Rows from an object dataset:
□ □ □ □ □
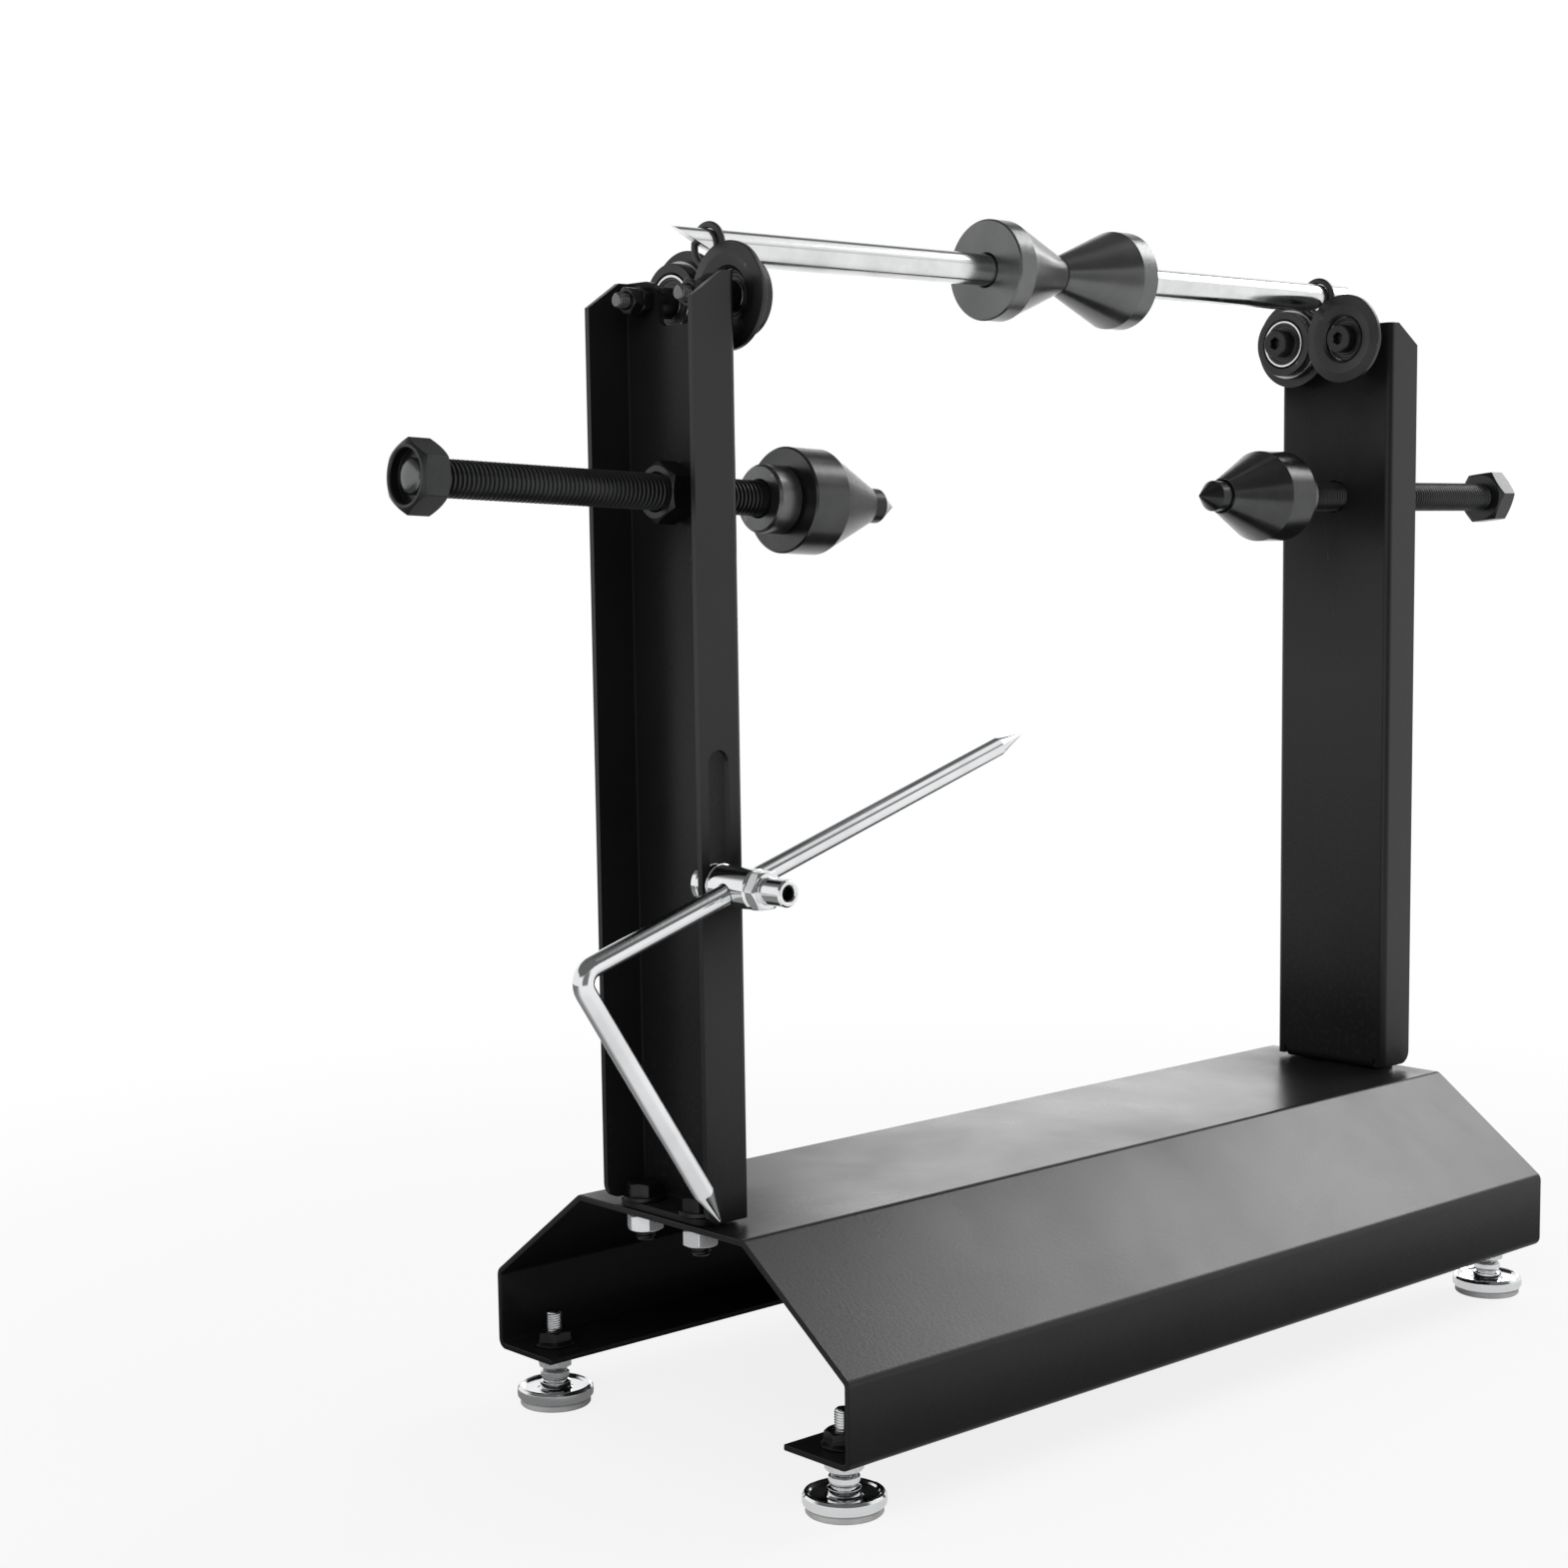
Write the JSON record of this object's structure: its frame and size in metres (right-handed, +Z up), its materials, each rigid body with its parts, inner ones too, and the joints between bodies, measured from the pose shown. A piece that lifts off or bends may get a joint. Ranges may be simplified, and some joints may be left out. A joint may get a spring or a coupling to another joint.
{
  "type": "motorcycle wheel balancer",
  "caption": "Bench stand with folded steel base and channel uprights, carrying a roller-borne balance shaft with cones, screw-in truing points and a sliding bent pointer.",
  "frame": {"origin": "on the floor under the middle of the base, midway between the uprights and between the front and rear feet", "axes": "+Z up, square to the floor; +X along the balance shaft from the left upright, which carries the pointer, to the right one; -Y to the front, where the pointer stands"},
  "size_m": [0.6733, 0.216, 0.4924],
  "materials": {
    "black_powder_coat": "satin black powder coat on bent sheet steel",
    "black_bolts": "black oxide fasteners",
    "zinc_nuts": "bright zinc plate",
    "bright_chrome": "bright chrome plate",
    "grey_nylon_pads": "moulded light grey nylon",
    "black_roller_wheels": "black oxide steel with a bright turned band",
    "bearing_steel": "ground bearing steel",
    "bright_ground_steel": "bright ground steel bar",
    "rubber_rings": "black rubber",
    "black_oxide_cones": "black oxide turned steel, half gloss",
    "black_oxide_threads": "black oxide screwed steel"
  },
  "bodies": {
    "frame": {"base_plate": "black_powder_coat", "left_upright": "black_powder_coat", "right_upright": "black_powder_coat", "upright_bolt_left_front": "black_bolts", "upright_bolt_left_rear": "black_bolts", "upright_bolt_right_front": "black_bolts", "upright_bolt_right_rear": "black_bolts", "upright_nut_left_front": "zinc_nuts", "upright_nut_left_rear": "zinc_nuts", "upright_nut_right_front": "zinc_nuts", "upright_nut_right_rear": "zinc_nuts", "foot_lock_nut_left_front": "zinc_nuts", "foot_lock_nut_left_rear": "zinc_nuts", "foot_lock_nut_right_front": "zinc_nuts", "foot_lock_nut_right_rear": "zinc_nuts", "foot_top_nut_left_front": "black_bolts", "foot_top_nut_left_rear": "black_bolts", "foot_top_nut_right_front": "black_bolts", "foot_top_nut_right_rear": "black_bolts", "roller_axle_left_front": "black_bolts", "roller_axle_left_rear": "black_bolts", "roller_axle_right_front": "black_bolts", "roller_axle_right_rear": "black_bolts", "roller_nut_left_front": "black_bolts", "roller_nut_left_rear": "black_bolts", "roller_nut_right_front": "black_bolts", "roller_nut_right_rear": "black_bolts", "truing_web_nut_left": "black_oxide_threads", "truing_web_nut_right": "black_oxide_threads"},
    "foot_left_front": {"foot_glide_left_front": "bright_chrome", "foot_pad_left_front": "grey_nylon_pads"},
    "foot_left_rear": {"foot_glide_left_rear": "bright_chrome", "foot_pad_left_rear": "grey_nylon_pads"},
    "foot_right_front": {"foot_glide_right_front": "bright_chrome", "foot_pad_right_front": "grey_nylon_pads"},
    "foot_right_rear": {"foot_glide_right_rear": "bright_chrome", "foot_pad_right_rear": "grey_nylon_pads"},
    "roller_left_front": {"roller_wheel_left_front": "black_roller_wheels", "roller_bearing_left_front": "bearing_steel"},
    "roller_left_rear": {"roller_wheel_left_rear": "black_roller_wheels", "roller_bearing_left_rear": "bearing_steel"},
    "roller_right_front": {"roller_wheel_right_front": "black_roller_wheels", "roller_bearing_right_front": "bearing_steel"},
    "roller_right_rear": {"roller_wheel_right_rear": "black_roller_wheels", "roller_bearing_right_rear": "bearing_steel"},
    "shaft_rings": {"shaft_ring_left": "rubber_rings", "shaft_ring_right": "rubber_rings"},
    "shaft": {"balance_shaft": "bright_ground_steel"},
    "shaft_cone_left": {"shaft_cone_left": "black_oxide_cones"},
    "shaft_cone_right": {"shaft_cone_right": "black_oxide_cones"},
    "truing_cone_left": {"truing_cone_left": "black_oxide_cones"},
    "truing_rod_left": {"truing_rod_left": "black_oxide_threads", "truing_collar_left": "black_oxide_cones"},
    "truing_cone_right": {"truing_cone_right": "black_oxide_cones"},
    "truing_rod_right": {"truing_rod_right": "black_oxide_threads", "truing_collar_right": "black_oxide_cones"},
    "pointer_slide": {"pointer_slide_nut": "bright_chrome"},
    "pointer_clamp": {"pointer_post": "bright_chrome", "pointer_clamp_screw": "bright_chrome"},
    "pointer_rod": {"pointer_rod": "bright_chrome"}
  },
  "joints": [
    {"name": "foot_level_left_front", "type": "slide", "parent": "frame", "child": "foot_left_front", "axis": [0, 0, 1], "range_m": [-0.008, 0.0005]},
    {"name": "foot_level_left_rear", "type": "slide", "parent": "frame", "child": "foot_left_rear", "axis": [0, 0, 1], "range_m": [-0.008, 0.0005]},
    {"name": "foot_level_right_front", "type": "slide", "parent": "frame", "child": "foot_right_front", "axis": [0, 0, 1], "range_m": [-0.008, 0.0005]},
    {"name": "foot_level_right_rear", "type": "slide", "parent": "frame", "child": "foot_right_rear", "axis": [0, 0, 1], "range_m": [-0.008, 0.0005]},
    {"name": "roller_spin_left_front", "type": "hinge", "parent": "frame", "child": "roller_left_front", "pos_m": [-0.1877, -0.0184, 0.4511], "axis": [1, 0, 0], "continuous": true},
    {"name": "roller_spin_left_rear", "type": "hinge", "parent": "frame", "child": "roller_left_rear", "pos_m": [-0.1877, 0.0184, 0.4511], "axis": [1, 0, 0], "continuous": true},
    {"name": "roller_spin_right_front", "type": "hinge", "parent": "frame", "child": "roller_right_front", "pos_m": [0.1877, -0.0184, 0.4511], "axis": [1, 0, 0], "continuous": true},
    {"name": "roller_spin_right_rear", "type": "hinge", "parent": "frame", "child": "roller_right_rear", "pos_m": [0.1877, 0.0184, 0.4511], "axis": [1, 0, 0], "continuous": true},
    {"name": "shaft_lift", "type": "slide", "parent": "frame", "child": "shaft_rings", "axis": [0, 0, 1], "range_m": [0, 0.08]},
    {"name": "shaft_spin", "type": "hinge", "parent": "shaft_rings", "child": "shaft", "pos_m": [0, 0, 0.4714], "axis": [1, 0, 0], "continuous": true},
    {"name": "shaft_cone_slide_left", "type": "slide", "parent": "shaft", "child": "shaft_cone_left", "axis": [1, 0, 0], "range_m": [-0.14, 0]},
    {"name": "shaft_cone_slide_right", "type": "slide", "parent": "shaft", "child": "shaft_cone_right", "axis": [1, 0, 0], "range_m": [0, 0.13]},
    {"name": "truing_slide_left", "type": "slide", "parent": "frame", "child": "truing_cone_left", "axis": [0.999, 0, -0.0454], "range_m": [-0.034, 0.095]},
    {"name": "truing_spin_left", "type": "hinge", "parent": "truing_cone_left", "child": "truing_rod_left", "pos_m": [-0.0942, 0, 0.37268], "axis": [0.999, 0, -0.0454], "range_deg": [-6122, 17102]},
    {"name": "truing_slide_right", "type": "slide", "parent": "frame", "child": "truing_cone_right", "axis": [-1, 0, 0], "range_m": [-0.026, 0.095]},
    {"name": "truing_spin_right", "type": "hinge", "parent": "truing_cone_right", "child": "truing_rod_right", "pos_m": [0.1028, 0, 0.3778], "axis": [-1, 0, 0], "range_deg": [-4682, 17102]},
    {"name": "pointer_height", "type": "slide", "parent": "frame", "child": "pointer_slide", "axis": [0, 0, 1], "range_m": [0, 0.046]},
    {"name": "pointer_swing", "type": "hinge", "parent": "pointer_slide", "child": "pointer_clamp", "pos_m": [-0.217, -0.0323, 0.2308], "axis": [0, -1, 0], "range_deg": [-60, 45]},
    {"name": "pointer_reach", "type": "slide", "parent": "pointer_clamp", "child": "pointer_rod", "axis": [0.9537, 0, 0.3007], "range_m": [-0.06, 0.05]}
  ],
  "couplings": [
    {"joint": "roller_spin_left_front", "follows": "shaft_spin", "ratio": -0.32195},
    {"joint": "roller_spin_left_rear", "follows": "shaft_spin", "ratio": -0.32195},
    {"joint": "roller_spin_right_front", "follows": "shaft_spin", "ratio": -0.32195},
    {"joint": "roller_spin_right_rear", "follows": "shaft_spin", "ratio": -0.32195},
    {"joint": "truing_spin_left", "follows": "truing_slide_left", "rad_per_m": 3141.6},
    {"joint": "truing_spin_right", "follows": "truing_slide_right", "rad_per_m": 3141.6}
  ]
}
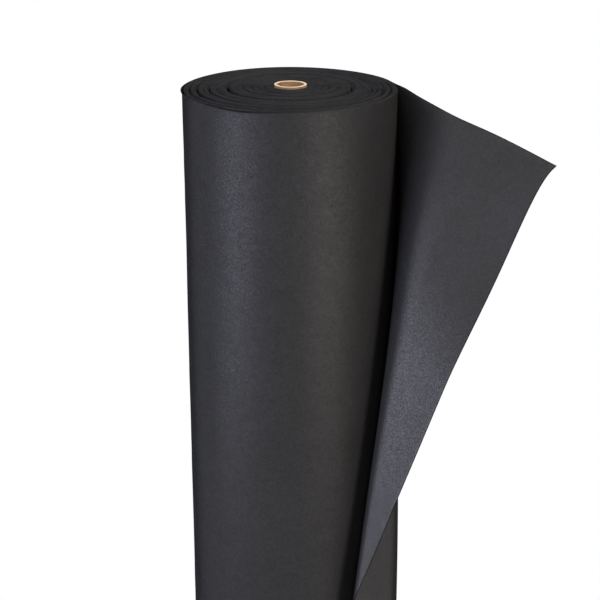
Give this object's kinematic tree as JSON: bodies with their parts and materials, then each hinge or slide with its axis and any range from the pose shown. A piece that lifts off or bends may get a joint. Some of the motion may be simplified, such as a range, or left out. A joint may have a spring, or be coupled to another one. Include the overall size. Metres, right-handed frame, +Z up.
{
  "type": "roll of weed control fabric",
  "caption": "Roll of black non-woven weed control fabric wound on a cardboard tube, standing on end, its free end drawn out at the top corner.",
  "frame": {"origin": "on the floor, under the middle of the box that the roll and its free end fill; the roll's own axis stands at x -0.0990, y 0.0130", "axes": "+Z up along the roll's axis; the free end is drawn out towards +X and -Y, which is the front"},
  "size_m": [0.496, 0.3252, 1.005],
  "materials": {
    "cardboard_tube": "matte",
    "adhesive_tape": "satin",
    "wound_fabric": "matte",
    "fabric_face": "matte"
  },
  "bodies": {
    "roll": {"core_tube": "cardboard_tube", "core_tape": "adhesive_tape", "inner_turns": "wound_fabric", "outer_turns": "wound_fabric", "loose_turn": "fabric_face"},
    "free_end": {"free_end": "fabric_face"}
  },
  "joints": [
    {"name": "free_end_swing", "type": "hinge", "parent": "roll", "child": "free_end", "pos_m": [0.02604, 0.09575, 0.5], "axis": [0, 0, 1], "range_deg": [0, 60]}
  ]
}
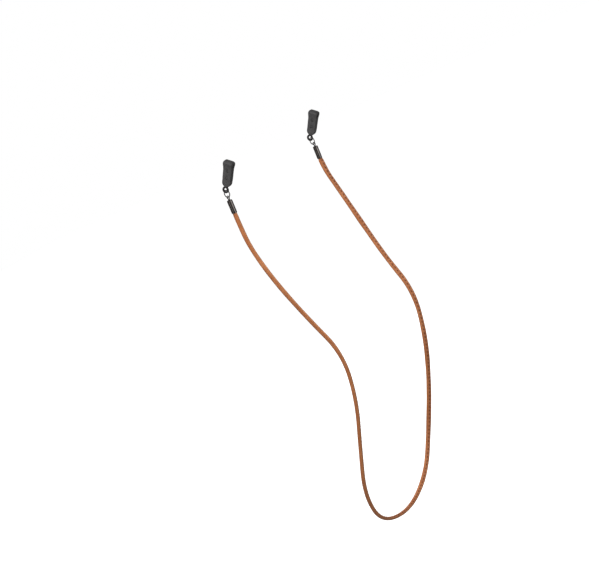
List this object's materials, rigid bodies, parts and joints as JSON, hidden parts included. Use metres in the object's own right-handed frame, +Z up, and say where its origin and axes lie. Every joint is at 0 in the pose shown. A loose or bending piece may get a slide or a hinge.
□ □ □ □ □
DIRECTIVE:
Look through the material above and work out how many of its lines contain "rigid". State the number only.

FULL RESPONSE:
2